Nadav e Avihu…

“I figli di Ahahron, Nadav e Avihu, presero ognuno il suo incensiere…e usci un fuoco da davanti all’Eterno e li divorò, e morirono davanti all’Eterno” (Vaiqrà 10:1-2). Una delle spiegazioni date alla morte tragica dei figli di Aharon è quella di essersi presentati ubriachi nel momento dell’offerta dell’incenso. Tuttavia, dal testo scritto della Torà non si evince questa motivazione esplicitamente se non per il fatto che qualche verso dopo ai sacerdoti viene comandato di non presentarsi ubriachi nell’espletamento delle funzioni sacre.
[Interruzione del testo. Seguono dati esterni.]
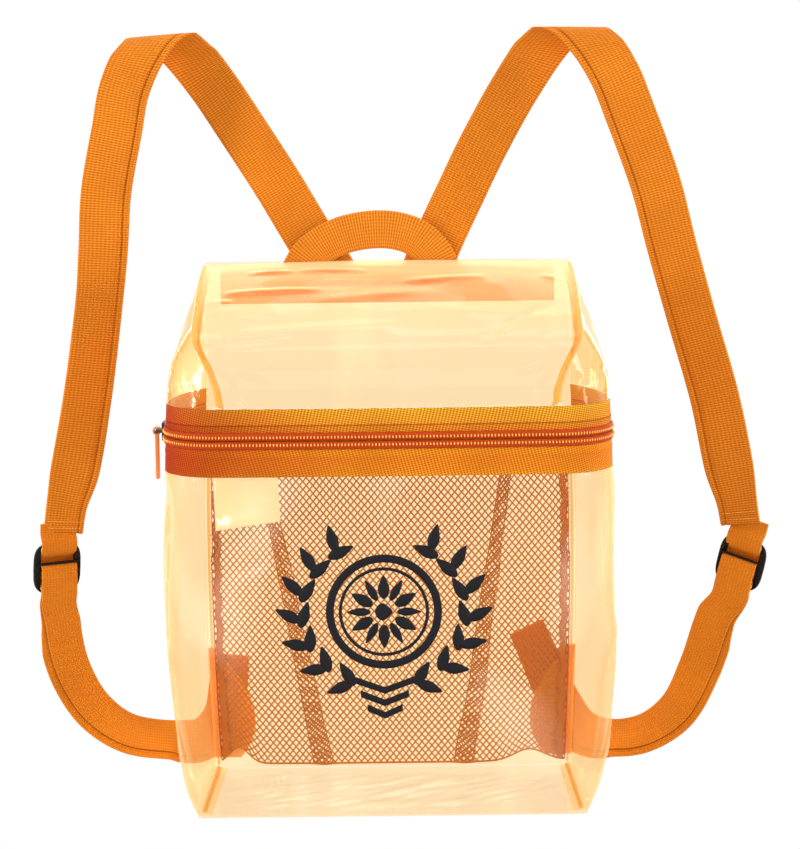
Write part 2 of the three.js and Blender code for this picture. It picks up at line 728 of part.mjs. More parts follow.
function placedGlide(rows) {
  const route = routeOf(rows, anchorDepth);
  const { place, along, width, face } = route.frame(glideDrop / route.length);
  const turn = new THREE.Matrix4().makeBasis(width, along, face).setPosition(place);
  return triGlide().applyMatrix4(turn);
}

// The three-cornered tab that carries the adjusting web's lower end, sewn in the back seam
function anchorTab() {
  const foot = bodyPoint(tabFoot, 1).x;
  const head = bodyPoint(tabFoot + tabHeight, 1).x;
  const grid = steps(6).map((up) => {
    const seam = -lerp(foot, head, up);
    const point = Math.sin(Math.PI * lerp(0.12, 0.97, up) ** 0.8) ** 0.8;
    const inner = seam + Math.max(3, tabReach * point);
    const height = tabFoot + tabHeight * up;
    return steps(3).map((s) => new THREE.Vector3(lerp(inner, seam, s), yokeDepth + webThick / 2, height));
  });
  return sheet(grid, webThick);
}

function welded(geometry) {
  const bare = geometry.clone();
  bare.deleteAttribute('normal');
  bare.deleteAttribute('uv');
  return mergeVertices(bare, 1e-4);
}

function toSolid(geometry) {
  const joined = welded(geometry);
  const mesh = new wasm.Mesh({
    numProp: 3,
    vertProperties: new Float32Array(joined.getAttribute('position').array),
    triVerts: new Uint32Array(joined.getIndex().array),
  });
  mesh.merge();
  return new wasm.Manifold(mesh);
}

function fromSolid(solid) {
  const mesh = solid.getMesh();
  const geometry = new THREE.BufferGeometry();
  geometry.setAttribute('position', new THREE.Float32BufferAttribute(mesh.vertProperties, 3));
  geometry.setIndex(new THREE.Uint32BufferAttribute(mesh.triVerts, 1));
  geometry.computeVertexNormals();
  return geometry;
}

// The slider sits on the closed coil of the left side, just behind where the body is widest
const sliderSeat = bodyPoint(zipMiddle, -cornerShare).x;
const sliderFace = sliderSeat - coilWall - 2 * seamGap - sliderPlate;
const sliderPlace = bodyPoint(zipMiddle, -sliderTurn).y;
const pinDepth = sliderFace - bridgeRise + bridgeWire / 2;

function zipSlider() {
  const corner = sliderWide * 0.3;
  const plate = new THREE.Shape();
  plate.moveTo(-sliderLong / 2 + corner, -sliderWide / 2);
  plate.lineTo(sliderLong / 2 - corner, -sliderWide / 2);
  plate.quadraticCurveTo(sliderLong / 2, -sliderWide / 2, sliderLong / 2, -sliderWide / 2 + corner);
  plate.lineTo(sliderLong / 2, sliderWide / 2 - corner);
  plate.quadraticCurveTo(sliderLong / 2, sliderWide / 2, sliderLong / 2 - corner, sliderWide / 2);
  plate.lineTo(-sliderLong / 2 + corner, sliderWide / 2);
  plate.quadraticCurveTo(-sliderLong / 2, sliderWide / 2, -sliderLong / 2, sliderWide / 2 - corner);
  plate.lineTo(-sliderLong / 2, -sliderWide / 2 + corner);
  plate.quadraticCurveTo(-sliderLong / 2, -sliderWide / 2, -sliderLong / 2 + corner, -sliderWide / 2);
  const base = new THREE.ExtrudeGeometry(plate, { depth: sliderPlate, bevelEnabled: false, curveSegments: 4 });
  base.rotateY(-Math.PI / 2).rotateX(Math.PI / 2);
  const arch = new THREE.Shape();
  const sunk = sliderPlate * 0.5;
  arch.moveTo(sunk, -bridgeLong / 2);
  arch.lineTo(-bridgeRise, -bridgeLong / 2);
  arch.lineTo(-bridgeRise, bridgeLong / 2);
  arch.lineTo(sunk, bridgeLong / 2);
  arch.lineTo(sunk, bridgeLong / 2 - bridgeWire);
  arch.lineTo(-bridgeRise + bridgeWire, bridgeLong / 2 - bridgeWire);
  arch.lineTo(-bridgeRise + bridgeWire, -bridgeLong / 2 + bridgeWire);
  arch.lineTo(sunk, -bridgeLong / 2 + bridgeWire);
  arch.closePath();
  const bridge = new THREE.ExtrudeGeometry(arch, { depth: bridgeWide, bevelEnabled: false });
  bridge.translate(0, 0, -bridgeWide / 2);
  base.computeBoundingBox();
  base.translate(-base.boundingBox.min.x, 0, -(base.boundingBox.min.z + base.boundingBox.max.z) / 2);
  const geometry = fromSolid(toSolid(base).add(toSolid(bridge)));
  return geometry.translate(sliderFace, sliderPlace, zipMiddle);
}

// The pull hangs from the slider's bridge by its eye
function zipPull() {
  const outer = pullEye + pullRim;
  const neck = Math.asin(pullThick / 2 / outer);
  const tip = pullThick / 2;
  const shape = new THREE.Shape();
  shape.absarc(0, 0, outer, -Math.PI / 2 + neck, 1.5 * Math.PI - neck, false);
  shape.lineTo(-tip, -pullLong + tip);
  shape.absarc(0, -pullLong + tip, tip, Math.PI, 2 * Math.PI, false);
  shape.closePath();
  const eye = new THREE.Path();
  eye.absarc(0, 0, pullEye, 0, 2 * Math.PI, true);
  shape.holes.push(eye);
  const geometry = new THREE.ExtrudeGeometry(shape, { depth: pullWide, bevelEnabled: false, curveSegments: 12 });
  geometry.translate(0, 0, -pullWide / 2);
  geometry.rotateX(Math.PI / 2);
  return welded(geometry).translate(pinDepth, sliderPlace, zipMiddle);
}

const film = { color: 0xf9dcae, roughness: 0.08, metalness: 0 };
const webbing = { color: 0xe27a1c, roughness: 0.85, metalness: 0 };
const tape = { color: 0xe88a34, roughness: 0.85, metalness: 0 };
const coil = { color: 0xd9641c, roughness: 0.5, metalness: 0 };
const netting = { color: 0xd98a3c, roughness: 0.8, metalness: 0 };
const paper = { color: 0xfde0b4, roughness: 0.7, metalness: 0 };
const plastic = { color: 0x261504, roughness: 0.35, metalness: 0 };
const enamel = { color: 0xd8661c, roughness: 0.4, metalness: 0.3 };

const group = new THREE.Group();
group.position.set(0, -hangDepth, -hangHeight);

function addPiece(name, geometry, look) {
  const mesh = new THREE.Mesh(geometry, new THREE.MeshStandardMaterial(look));
  mesh.name = name;
  group.add(mesh);
}

function addPair(name, leftGeometry, rightGeometry, look) {
  addPiece(`${name}_left`, leftGeometry, look);
  addPiece(`${name}_right`, rightGeometry, look);
}

function addMirroredPair(name, leftGeometry, look) {
  addPair(name, leftGeometry, mirrored(leftGeometry), look);
}

addPiece('bottom_panel', bottomPanel(), film);
addPiece('lower_shell', lowerShell(), film);
addPiece('back_panel', backPanel(), film);
addPiece('hood_panel', hoodPanel(), film);
addMirroredPair('hood_gusset', hoodGusset(), film);
addMirroredPair('hood_seam', hoodSeam(), film);
addMirroredPair('back_seam', backSeam(), film);
addPiece('zip_tape_upper', zipTape(zipMiddle + seamGap / 2, hoodBase - seamGap), tape);
addPiece('zip_tape_lower', zipTape(zipFoot, zipMiddle - seamGap / 2), tape);
addPiece('zip_coil_upper', zipCoil(zipMiddle + seamGap / 2, zipMiddle + coilHeight), coil);
addPiece('zip_coil_lower', zipCoil(zipMiddle - coilHeight, zipMiddle - seamGap / 2), coil);
addPiece('zip_slider', zipSlider(), enamel);
addPiece('zip_pull', zipPull(), enamel);
addPiece('net_pocket', netPocket(), netting);
addPiece('care_label', careLabel(), paper);
addPiece('yoke_band', yokeBand(), webbing);
addPiece('carry_handle', carryHandle(), webbing);
addPair('shoulder_strap', mirrored(shoulderStrap(leftStrap)), shoulderStrap(rightStrap), webbing);
addPair('adjuster_web', mirrored(adjusterWeb(leftWeb)), adjusterWeb(rightWeb), webbing);
addPair('tri_glide', mirrored(placedGlide(leftWeb)), placedGlide(rightWeb), plastic);
addMirroredPair('anchor_tab', anchorTab(), webbing);

export default group;
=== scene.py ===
# %% [markdown]
# # A clear film backpack, held up by its shoulder straps
#
# The bag is a boxy body of orange-tinted film with a zip band round its front and sides, a rounded film
# hood over the zip, a net pocket inside the back, and two webbing straps that stand up in loops.
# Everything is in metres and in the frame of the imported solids, so each piece goes where its solid is.
# Film is the hard part: it shows nothing of itself but its tint, its gloss and its folds, so each panel
# is a fine sheet with real dents, and the light is arranged so that those dents have something to mirror.

import json
import math
import random

import bmesh
import bpy
from mathutils import Matrix, Vector, noise

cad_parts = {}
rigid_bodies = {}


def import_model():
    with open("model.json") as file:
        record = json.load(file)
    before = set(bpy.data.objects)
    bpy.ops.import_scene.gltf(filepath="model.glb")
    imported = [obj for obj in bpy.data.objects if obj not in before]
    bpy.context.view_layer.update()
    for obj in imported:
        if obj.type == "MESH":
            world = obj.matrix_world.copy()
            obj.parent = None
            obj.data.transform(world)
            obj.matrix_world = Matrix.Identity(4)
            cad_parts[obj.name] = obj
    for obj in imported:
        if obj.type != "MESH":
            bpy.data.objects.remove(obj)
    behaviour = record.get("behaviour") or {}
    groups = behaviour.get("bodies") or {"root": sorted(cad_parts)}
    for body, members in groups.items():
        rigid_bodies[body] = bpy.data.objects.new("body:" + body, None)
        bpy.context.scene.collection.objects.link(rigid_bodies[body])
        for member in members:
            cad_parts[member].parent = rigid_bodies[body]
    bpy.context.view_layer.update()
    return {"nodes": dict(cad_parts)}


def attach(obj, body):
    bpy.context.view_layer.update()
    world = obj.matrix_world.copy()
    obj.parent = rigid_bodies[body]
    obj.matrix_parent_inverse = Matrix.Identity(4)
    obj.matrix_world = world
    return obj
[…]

Ma altre due indicazioni sono presenti nel testo:1. Presentarono un fuoco estraneo; 2. Fecero un atto non comandato. Come si collegano questi due indizi con il bere vino fino all’ubriacarsi? Un detto talmudico insegna che quando “entra il vino esce il segreto”; in effetti il vino, in dose eccessiva per alcuni ma anche minima per altri, abbatte le barriere esterne della personalità rivelando quelle più profonde e nascoste. Un insegnamento mistico afferma che quando queste barriere sono infrante, l’uomo ha più possibilità di recepire le saggezze superiori di quando è in piene facoltà mentali. Forse allora la vera intenzione e/o colpa di Nadav e Avihu è stata quella di voler “bruciare” le tappe, cercare di arrivare il più in fretta possibile ad un livello superiore di conoscenza dei segreti divini attraverso un mezzo estraneo (il vino) e non richiesto (i percorsi per la contemplazione sono altri). La Torà ci vuole dunque ricordare che le tappe non vanno bruciate ma superate una dopo l’altra, attraverso una giusta sequenza di passaggi che possono portarci al raggiungimento di un obiettivo.